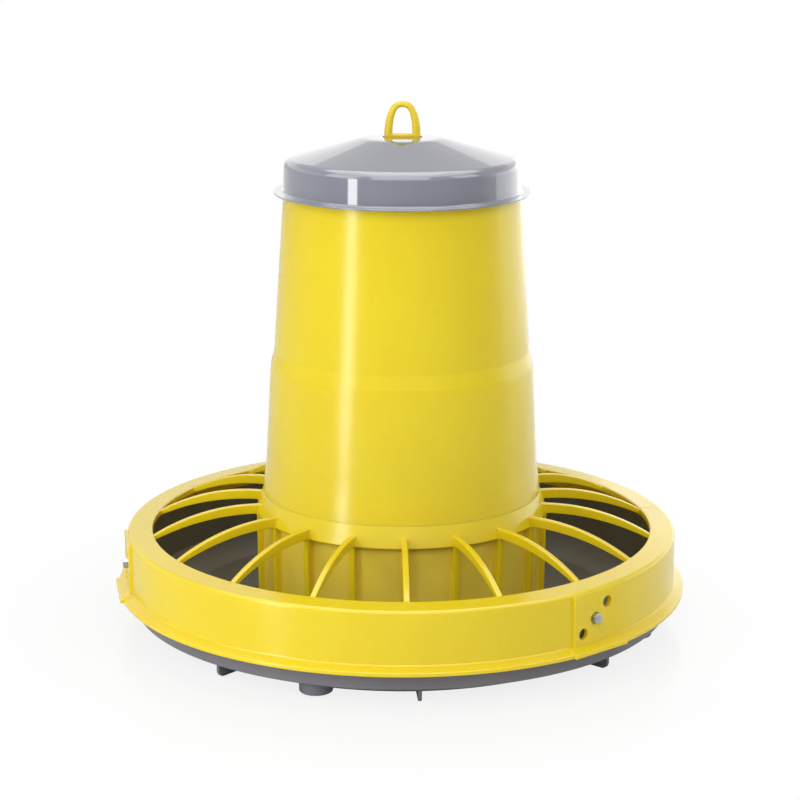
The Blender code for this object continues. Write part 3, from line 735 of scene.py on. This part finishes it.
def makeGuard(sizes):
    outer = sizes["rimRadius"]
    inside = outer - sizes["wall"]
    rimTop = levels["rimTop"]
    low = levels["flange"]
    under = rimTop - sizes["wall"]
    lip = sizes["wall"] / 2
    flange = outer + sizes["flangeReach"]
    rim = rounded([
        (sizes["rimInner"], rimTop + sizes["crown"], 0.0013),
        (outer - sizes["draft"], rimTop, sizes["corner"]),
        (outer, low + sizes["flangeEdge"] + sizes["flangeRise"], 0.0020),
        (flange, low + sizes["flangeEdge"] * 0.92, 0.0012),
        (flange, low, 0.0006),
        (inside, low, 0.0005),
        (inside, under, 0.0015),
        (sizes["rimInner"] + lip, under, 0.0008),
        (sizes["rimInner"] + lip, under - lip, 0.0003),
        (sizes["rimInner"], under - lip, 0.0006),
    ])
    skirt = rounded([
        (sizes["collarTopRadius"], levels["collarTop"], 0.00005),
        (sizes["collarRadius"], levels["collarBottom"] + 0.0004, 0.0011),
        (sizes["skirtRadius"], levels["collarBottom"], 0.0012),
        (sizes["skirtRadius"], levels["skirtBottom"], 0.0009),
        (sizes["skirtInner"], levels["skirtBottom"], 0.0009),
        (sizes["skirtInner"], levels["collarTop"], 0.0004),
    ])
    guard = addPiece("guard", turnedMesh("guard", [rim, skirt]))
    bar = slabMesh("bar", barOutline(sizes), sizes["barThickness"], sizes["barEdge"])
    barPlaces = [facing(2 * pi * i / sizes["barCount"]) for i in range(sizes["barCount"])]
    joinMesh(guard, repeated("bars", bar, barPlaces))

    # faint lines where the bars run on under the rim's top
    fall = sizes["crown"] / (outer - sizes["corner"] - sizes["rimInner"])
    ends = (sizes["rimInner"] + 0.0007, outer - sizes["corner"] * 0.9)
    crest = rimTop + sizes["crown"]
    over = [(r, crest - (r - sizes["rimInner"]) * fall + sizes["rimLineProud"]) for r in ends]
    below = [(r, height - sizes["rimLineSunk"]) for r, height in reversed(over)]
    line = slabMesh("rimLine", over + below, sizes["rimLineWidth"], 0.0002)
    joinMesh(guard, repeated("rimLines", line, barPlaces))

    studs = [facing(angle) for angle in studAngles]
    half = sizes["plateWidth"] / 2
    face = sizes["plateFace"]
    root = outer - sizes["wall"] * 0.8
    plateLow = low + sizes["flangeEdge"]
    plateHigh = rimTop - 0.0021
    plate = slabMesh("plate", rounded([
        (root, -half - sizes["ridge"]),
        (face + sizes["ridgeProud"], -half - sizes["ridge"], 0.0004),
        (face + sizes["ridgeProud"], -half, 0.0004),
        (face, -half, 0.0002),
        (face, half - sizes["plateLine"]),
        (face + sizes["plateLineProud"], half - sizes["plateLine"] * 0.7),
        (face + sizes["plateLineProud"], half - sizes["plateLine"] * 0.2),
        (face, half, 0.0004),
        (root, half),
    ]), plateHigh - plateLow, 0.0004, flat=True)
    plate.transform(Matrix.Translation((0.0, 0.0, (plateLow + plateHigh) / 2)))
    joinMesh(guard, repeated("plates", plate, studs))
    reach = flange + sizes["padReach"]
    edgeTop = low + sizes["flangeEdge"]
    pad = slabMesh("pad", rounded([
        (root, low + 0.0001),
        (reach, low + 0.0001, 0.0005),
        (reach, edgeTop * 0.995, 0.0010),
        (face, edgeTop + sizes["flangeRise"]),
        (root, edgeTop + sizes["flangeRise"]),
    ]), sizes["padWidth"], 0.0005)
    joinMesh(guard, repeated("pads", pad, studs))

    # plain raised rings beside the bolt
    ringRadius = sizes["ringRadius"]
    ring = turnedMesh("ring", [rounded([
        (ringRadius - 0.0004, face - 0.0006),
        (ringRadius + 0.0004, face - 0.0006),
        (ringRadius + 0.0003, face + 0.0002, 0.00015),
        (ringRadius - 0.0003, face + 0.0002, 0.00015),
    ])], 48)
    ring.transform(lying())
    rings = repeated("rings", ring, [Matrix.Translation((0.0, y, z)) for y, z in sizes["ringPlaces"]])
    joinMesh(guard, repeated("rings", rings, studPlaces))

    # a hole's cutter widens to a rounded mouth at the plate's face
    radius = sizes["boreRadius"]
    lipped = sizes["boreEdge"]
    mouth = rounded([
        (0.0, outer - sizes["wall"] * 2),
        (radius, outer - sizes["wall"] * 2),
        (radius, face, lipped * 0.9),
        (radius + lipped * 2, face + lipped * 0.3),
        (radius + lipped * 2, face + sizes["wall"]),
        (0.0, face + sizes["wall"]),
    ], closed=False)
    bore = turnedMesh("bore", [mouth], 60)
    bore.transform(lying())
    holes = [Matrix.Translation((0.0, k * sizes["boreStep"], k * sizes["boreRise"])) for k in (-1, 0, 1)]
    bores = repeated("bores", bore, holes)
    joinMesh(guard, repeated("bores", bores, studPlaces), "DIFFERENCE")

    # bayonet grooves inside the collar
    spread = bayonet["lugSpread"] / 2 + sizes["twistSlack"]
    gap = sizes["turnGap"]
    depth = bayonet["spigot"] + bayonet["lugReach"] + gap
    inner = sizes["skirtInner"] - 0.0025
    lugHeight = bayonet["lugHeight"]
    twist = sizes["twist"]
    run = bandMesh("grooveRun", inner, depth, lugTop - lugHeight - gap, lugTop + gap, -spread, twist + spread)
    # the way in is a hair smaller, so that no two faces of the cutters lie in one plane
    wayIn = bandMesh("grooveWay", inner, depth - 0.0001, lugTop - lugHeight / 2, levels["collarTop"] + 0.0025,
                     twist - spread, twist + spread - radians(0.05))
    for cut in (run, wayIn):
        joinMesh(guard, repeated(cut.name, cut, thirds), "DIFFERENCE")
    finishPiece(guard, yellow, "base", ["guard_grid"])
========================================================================
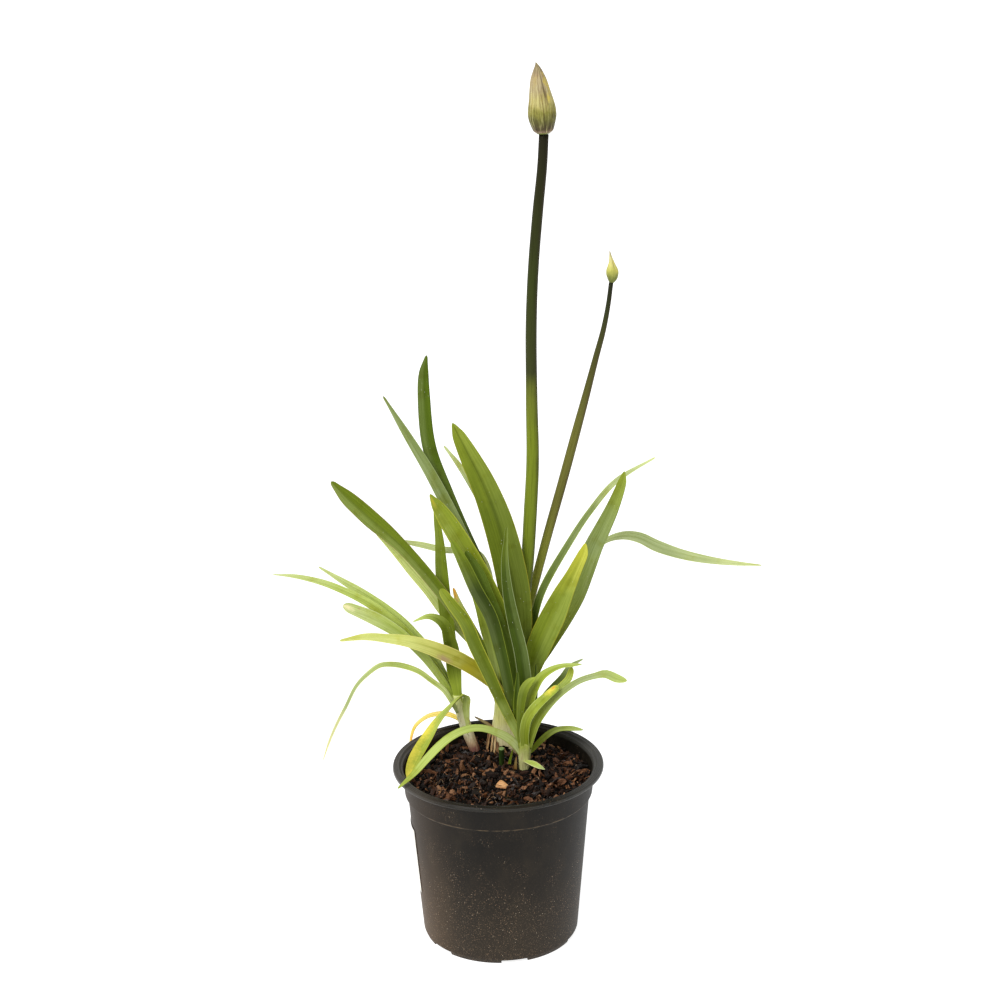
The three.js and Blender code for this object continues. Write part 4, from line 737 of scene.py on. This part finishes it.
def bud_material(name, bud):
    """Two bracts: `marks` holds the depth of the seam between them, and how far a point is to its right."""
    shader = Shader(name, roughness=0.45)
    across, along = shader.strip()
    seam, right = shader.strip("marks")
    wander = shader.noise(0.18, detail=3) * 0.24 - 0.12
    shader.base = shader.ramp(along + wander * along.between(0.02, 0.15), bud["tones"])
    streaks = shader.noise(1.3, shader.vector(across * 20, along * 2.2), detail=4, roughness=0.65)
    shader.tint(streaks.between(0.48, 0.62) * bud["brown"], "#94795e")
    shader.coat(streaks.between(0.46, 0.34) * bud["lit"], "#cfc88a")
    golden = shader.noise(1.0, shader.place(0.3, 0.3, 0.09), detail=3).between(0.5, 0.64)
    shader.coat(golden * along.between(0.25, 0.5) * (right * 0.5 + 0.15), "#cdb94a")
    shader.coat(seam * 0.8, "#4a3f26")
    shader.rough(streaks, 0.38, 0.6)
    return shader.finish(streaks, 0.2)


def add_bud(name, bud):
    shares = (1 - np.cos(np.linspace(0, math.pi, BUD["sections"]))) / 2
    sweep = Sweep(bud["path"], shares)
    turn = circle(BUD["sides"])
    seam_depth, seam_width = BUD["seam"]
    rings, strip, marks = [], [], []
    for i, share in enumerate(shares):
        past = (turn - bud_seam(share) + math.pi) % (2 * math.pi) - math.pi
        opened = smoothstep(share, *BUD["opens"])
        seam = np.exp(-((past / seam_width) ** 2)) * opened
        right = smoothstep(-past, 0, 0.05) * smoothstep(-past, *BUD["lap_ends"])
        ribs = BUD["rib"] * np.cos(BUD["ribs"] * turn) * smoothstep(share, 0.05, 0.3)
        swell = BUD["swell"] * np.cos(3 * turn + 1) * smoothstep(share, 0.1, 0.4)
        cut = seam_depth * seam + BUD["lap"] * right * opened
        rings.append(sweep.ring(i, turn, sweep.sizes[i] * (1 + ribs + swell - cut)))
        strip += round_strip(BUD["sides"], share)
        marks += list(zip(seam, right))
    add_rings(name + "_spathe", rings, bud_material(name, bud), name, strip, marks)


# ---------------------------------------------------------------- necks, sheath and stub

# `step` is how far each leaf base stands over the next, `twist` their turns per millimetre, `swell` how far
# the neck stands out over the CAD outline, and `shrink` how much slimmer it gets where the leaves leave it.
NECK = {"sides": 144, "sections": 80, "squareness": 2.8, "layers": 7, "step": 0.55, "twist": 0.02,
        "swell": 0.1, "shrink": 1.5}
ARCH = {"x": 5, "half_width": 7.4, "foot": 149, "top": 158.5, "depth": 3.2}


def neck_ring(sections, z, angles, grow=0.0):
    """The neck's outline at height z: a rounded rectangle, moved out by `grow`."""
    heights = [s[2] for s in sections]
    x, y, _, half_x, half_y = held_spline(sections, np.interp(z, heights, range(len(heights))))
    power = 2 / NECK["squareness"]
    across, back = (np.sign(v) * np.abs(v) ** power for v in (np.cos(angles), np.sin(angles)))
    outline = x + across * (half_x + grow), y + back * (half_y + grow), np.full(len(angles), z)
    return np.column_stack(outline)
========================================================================
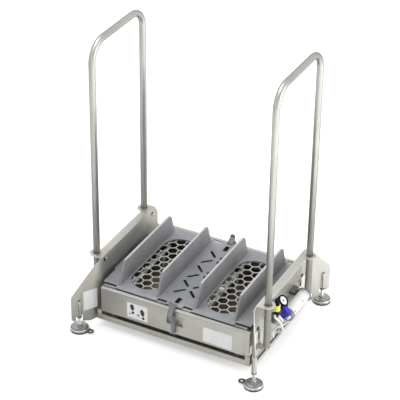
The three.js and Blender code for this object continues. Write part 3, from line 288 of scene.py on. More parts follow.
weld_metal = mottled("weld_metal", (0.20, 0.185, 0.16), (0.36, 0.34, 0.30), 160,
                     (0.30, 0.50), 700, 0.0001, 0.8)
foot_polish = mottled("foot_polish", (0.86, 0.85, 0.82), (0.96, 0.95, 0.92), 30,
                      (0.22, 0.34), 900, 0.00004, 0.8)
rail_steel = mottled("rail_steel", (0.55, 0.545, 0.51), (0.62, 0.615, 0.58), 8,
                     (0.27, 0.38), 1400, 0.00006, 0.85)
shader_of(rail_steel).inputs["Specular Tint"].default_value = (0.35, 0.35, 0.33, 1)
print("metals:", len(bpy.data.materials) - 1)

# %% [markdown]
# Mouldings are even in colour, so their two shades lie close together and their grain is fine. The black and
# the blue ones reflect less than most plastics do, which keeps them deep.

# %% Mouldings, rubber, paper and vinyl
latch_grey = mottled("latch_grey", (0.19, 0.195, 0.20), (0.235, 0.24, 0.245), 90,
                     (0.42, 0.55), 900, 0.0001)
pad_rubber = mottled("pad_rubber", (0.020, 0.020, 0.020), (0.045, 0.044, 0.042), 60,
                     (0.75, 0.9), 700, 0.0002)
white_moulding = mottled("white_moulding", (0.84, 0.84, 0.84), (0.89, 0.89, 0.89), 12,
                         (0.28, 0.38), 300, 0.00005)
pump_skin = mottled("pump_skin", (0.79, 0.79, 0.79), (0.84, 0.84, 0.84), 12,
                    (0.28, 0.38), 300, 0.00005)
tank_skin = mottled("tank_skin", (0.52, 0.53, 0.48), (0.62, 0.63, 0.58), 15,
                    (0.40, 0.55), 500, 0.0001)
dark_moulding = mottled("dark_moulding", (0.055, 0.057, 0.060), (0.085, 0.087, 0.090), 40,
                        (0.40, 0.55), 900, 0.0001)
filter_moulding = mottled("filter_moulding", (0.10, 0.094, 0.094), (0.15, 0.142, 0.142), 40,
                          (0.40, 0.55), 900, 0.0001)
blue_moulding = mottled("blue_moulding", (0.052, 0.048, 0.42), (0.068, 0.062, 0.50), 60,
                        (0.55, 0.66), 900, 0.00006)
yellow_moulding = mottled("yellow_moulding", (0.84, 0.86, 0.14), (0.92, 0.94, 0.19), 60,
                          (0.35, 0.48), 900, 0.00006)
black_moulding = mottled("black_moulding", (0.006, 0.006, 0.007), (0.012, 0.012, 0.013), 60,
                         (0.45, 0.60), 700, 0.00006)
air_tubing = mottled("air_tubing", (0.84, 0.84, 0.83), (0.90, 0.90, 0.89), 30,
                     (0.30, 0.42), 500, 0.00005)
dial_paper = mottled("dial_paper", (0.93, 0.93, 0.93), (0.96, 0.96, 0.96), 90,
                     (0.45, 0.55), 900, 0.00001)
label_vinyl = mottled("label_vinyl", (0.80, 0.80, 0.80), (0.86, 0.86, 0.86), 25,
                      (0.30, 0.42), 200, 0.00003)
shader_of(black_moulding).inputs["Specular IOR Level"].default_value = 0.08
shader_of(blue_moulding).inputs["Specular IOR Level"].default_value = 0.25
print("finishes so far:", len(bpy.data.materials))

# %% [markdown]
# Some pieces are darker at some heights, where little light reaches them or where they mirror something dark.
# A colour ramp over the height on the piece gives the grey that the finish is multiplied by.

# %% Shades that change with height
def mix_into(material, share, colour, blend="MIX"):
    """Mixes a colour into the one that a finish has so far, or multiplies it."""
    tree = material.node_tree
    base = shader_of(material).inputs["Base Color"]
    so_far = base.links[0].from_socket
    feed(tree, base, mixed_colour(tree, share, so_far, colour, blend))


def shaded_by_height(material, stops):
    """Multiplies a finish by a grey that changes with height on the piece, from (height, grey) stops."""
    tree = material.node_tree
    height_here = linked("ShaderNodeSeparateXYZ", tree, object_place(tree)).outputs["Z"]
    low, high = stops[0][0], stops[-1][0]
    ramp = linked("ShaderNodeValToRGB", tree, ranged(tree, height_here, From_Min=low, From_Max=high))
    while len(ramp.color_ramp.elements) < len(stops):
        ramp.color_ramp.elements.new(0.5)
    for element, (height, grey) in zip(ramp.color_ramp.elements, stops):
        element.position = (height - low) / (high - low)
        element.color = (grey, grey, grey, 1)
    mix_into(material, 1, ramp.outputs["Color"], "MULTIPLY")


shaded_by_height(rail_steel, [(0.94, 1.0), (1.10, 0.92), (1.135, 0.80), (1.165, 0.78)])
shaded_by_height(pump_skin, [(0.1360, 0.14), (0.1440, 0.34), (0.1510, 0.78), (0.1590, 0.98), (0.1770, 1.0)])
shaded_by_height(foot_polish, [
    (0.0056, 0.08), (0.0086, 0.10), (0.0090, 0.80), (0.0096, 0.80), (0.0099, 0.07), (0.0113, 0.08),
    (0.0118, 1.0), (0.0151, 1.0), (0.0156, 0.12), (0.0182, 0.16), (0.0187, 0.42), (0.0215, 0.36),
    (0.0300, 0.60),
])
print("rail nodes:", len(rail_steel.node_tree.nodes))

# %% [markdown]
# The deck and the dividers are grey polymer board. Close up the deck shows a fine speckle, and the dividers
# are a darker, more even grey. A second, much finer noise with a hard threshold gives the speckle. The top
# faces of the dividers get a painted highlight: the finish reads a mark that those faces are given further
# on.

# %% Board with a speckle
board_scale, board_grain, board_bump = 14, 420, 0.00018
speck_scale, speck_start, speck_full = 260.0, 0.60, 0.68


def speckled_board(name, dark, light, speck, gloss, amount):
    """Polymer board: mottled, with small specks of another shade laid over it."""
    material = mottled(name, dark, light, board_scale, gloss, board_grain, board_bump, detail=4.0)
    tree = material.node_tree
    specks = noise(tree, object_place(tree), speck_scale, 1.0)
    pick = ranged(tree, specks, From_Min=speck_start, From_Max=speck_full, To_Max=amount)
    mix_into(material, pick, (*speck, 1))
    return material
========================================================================
Repeat, unchanged, every line from the one that contains "More parts follow." to the one that contains "# the blue ones", including both, and no other line.

The three.js and Blender code for this object continues. Write part 3, from line 288 of scene.py on. More parts follow.
weld_metal = mottled("weld_metal", (0.20, 0.185, 0.16), (0.36, 0.34, 0.30), 160,
                     (0.30, 0.50), 700, 0.0001, 0.8)
foot_polish = mottled("foot_polish", (0.86, 0.85, 0.82), (0.96, 0.95, 0.92), 30,
                      (0.22, 0.34), 900, 0.00004, 0.8)
rail_steel = mottled("rail_steel", (0.55, 0.545, 0.51), (0.62, 0.615, 0.58), 8,
                     (0.27, 0.38), 1400, 0.00006, 0.85)
shader_of(rail_steel).inputs["Specular Tint"].default_value = (0.35, 0.35, 0.33, 1)
print("metals:", len(bpy.data.materials) - 1)

# %% [markdown]
# Mouldings are even in colour, so their two shades lie close together and their grain is fine. The black and
# the blue ones reflect less than most plastics do, which keeps them deep.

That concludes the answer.